Material start

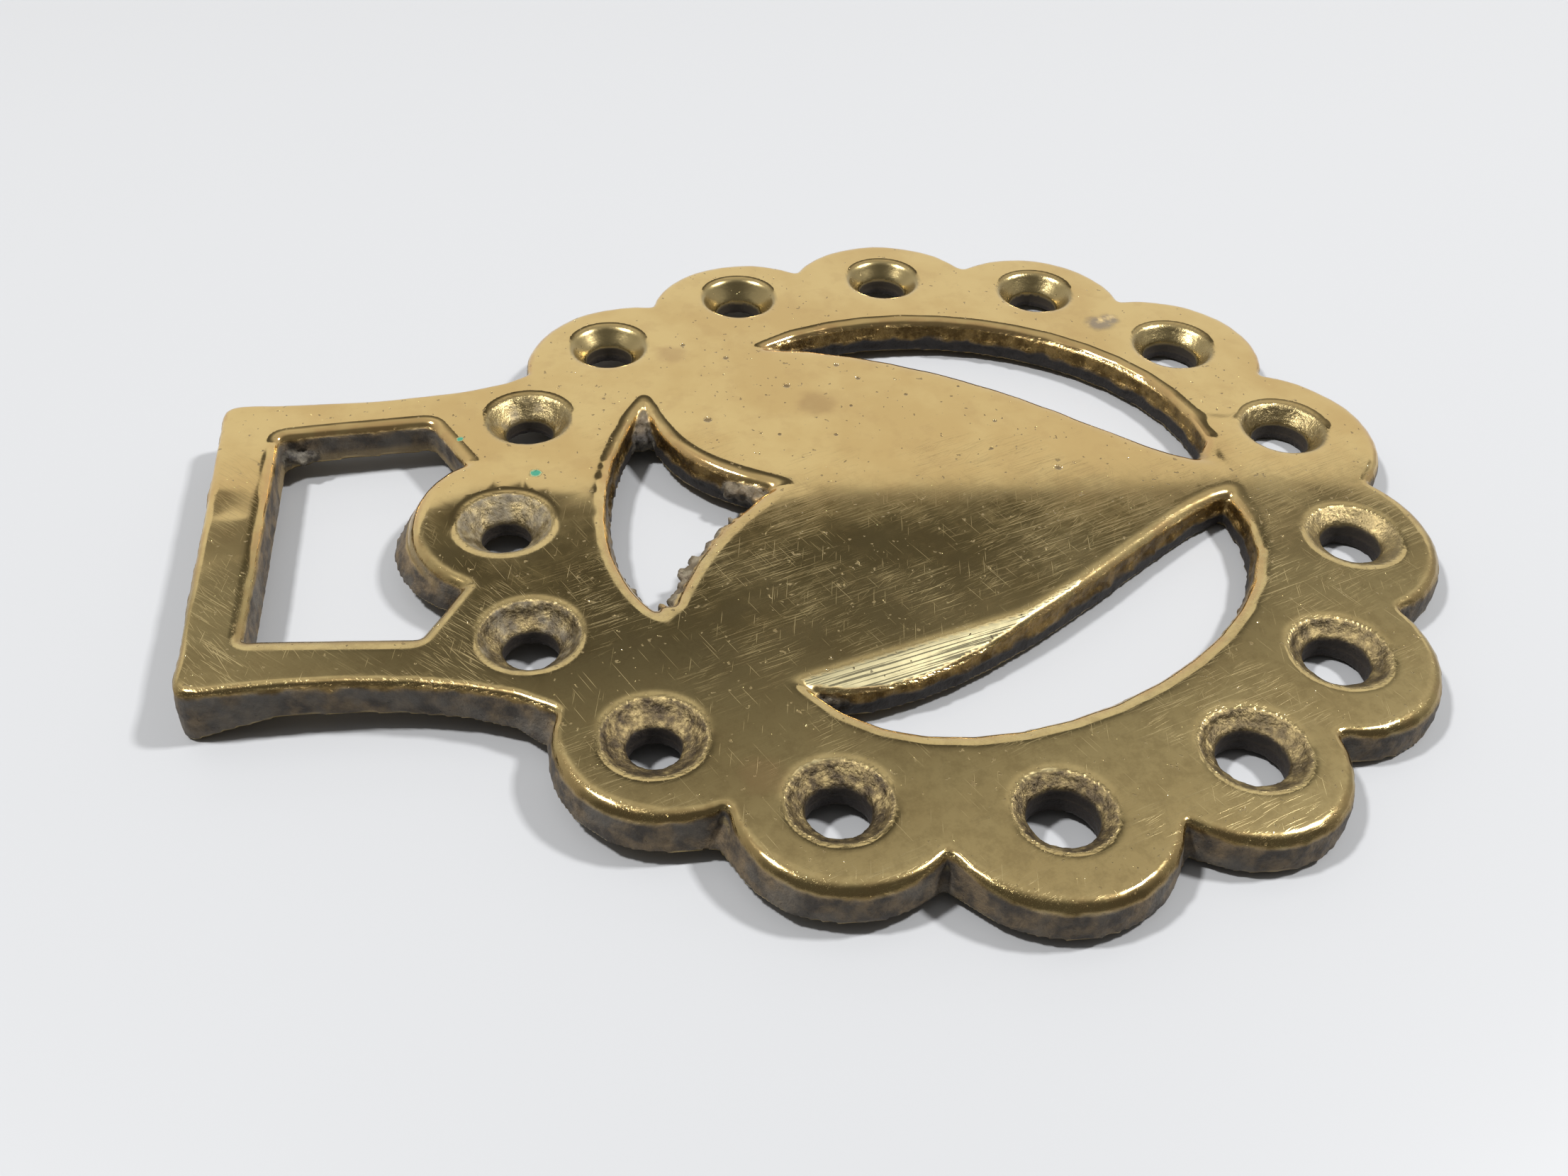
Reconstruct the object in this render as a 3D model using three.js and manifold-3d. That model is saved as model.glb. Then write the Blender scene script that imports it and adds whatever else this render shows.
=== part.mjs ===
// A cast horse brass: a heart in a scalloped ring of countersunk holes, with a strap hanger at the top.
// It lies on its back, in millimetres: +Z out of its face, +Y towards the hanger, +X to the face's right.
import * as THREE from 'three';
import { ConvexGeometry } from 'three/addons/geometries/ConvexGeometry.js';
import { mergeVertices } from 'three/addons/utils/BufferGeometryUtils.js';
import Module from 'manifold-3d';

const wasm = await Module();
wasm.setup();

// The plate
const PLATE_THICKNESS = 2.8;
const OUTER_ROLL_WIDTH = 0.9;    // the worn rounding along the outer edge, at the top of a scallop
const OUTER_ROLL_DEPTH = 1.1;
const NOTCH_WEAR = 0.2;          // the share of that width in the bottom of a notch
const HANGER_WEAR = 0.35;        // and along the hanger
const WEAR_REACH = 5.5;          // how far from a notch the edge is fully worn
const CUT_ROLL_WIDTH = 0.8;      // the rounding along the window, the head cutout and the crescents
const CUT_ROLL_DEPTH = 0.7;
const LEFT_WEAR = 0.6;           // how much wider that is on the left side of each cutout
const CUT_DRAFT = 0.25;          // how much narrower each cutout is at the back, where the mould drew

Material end

Only the lines from the opening of the material through the line with "wasm.setup();" should be echoed, exactly as written.

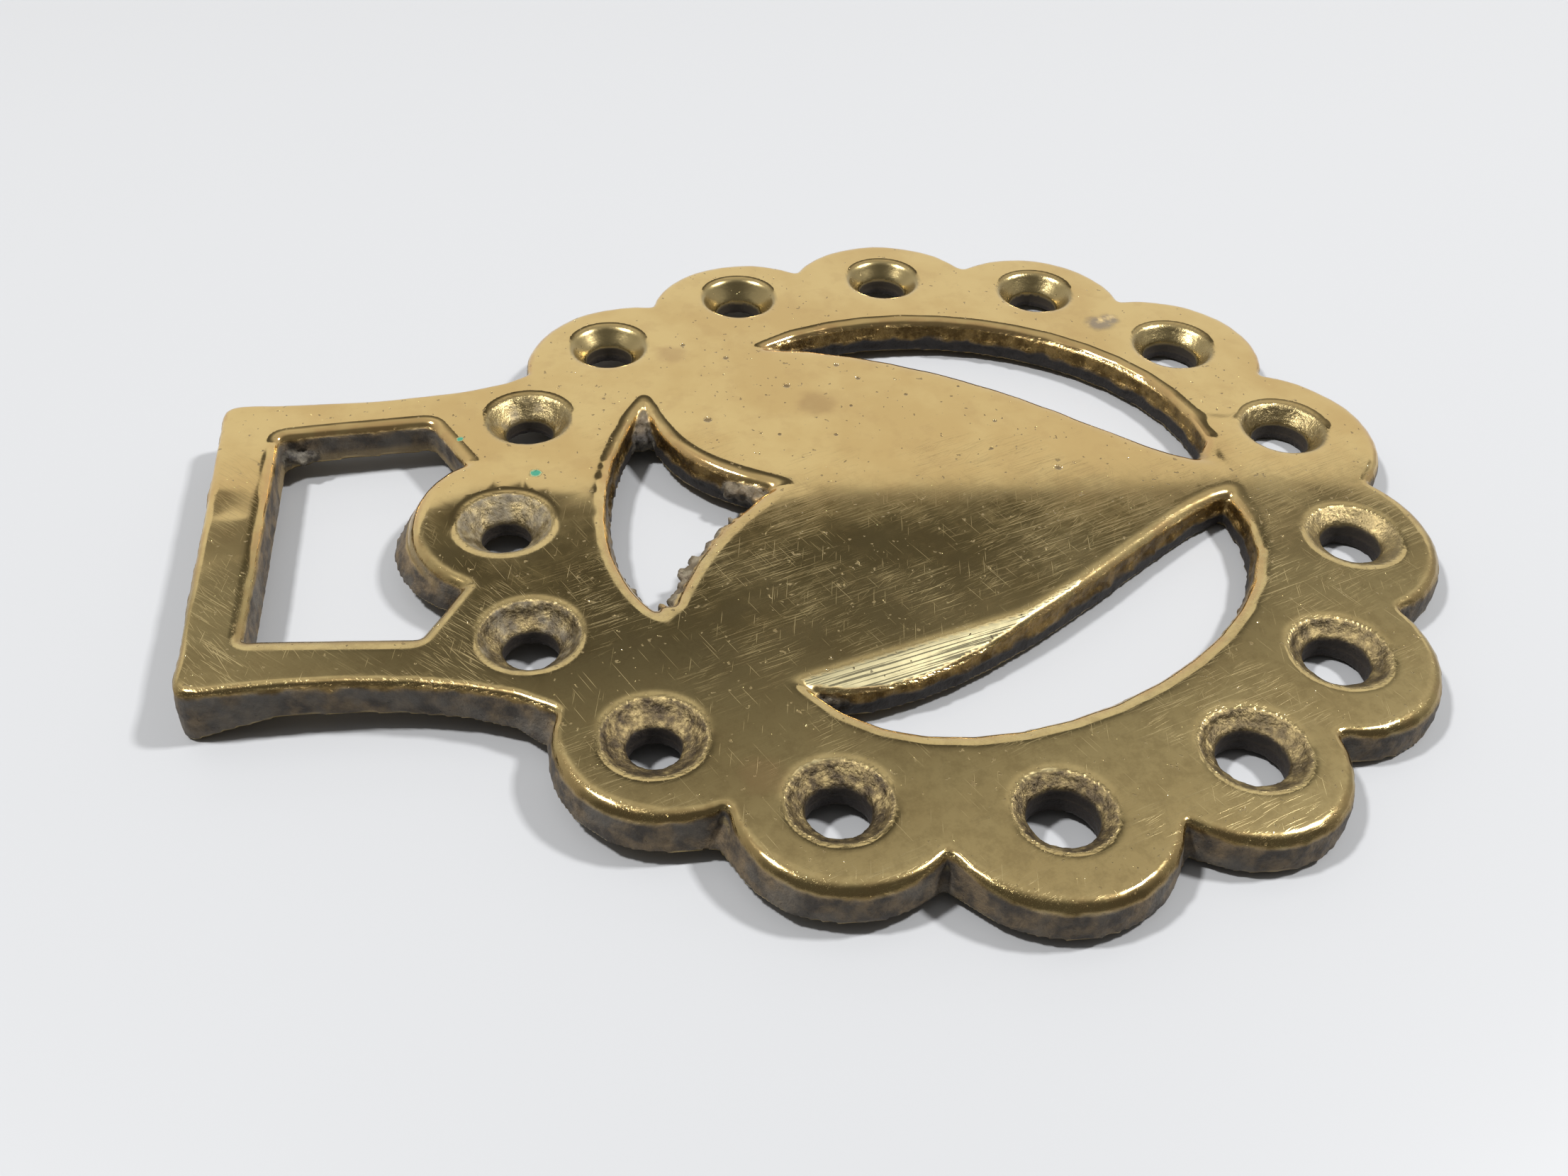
Reconstruct the object in this render as a 3D model using three.js and manifold-3d. That model is saved as model.glb. Then write the Blender scene script that imports it and adds whatever else this render shows.
=== part.mjs ===
// A cast horse brass: a heart in a scalloped ring of countersunk holes, with a strap hanger at the top.
// It lies on its back, in millimetres: +Z out of its face, +Y towards the hanger, +X to the face's right.
import * as THREE from 'three';
import { ConvexGeometry } from 'three/addons/geometries/ConvexGeometry.js';
import { mergeVertices } from 'three/addons/utils/BufferGeometryUtils.js';
import Module from 'manifold-3d';

const wasm = await Module();
wasm.setup();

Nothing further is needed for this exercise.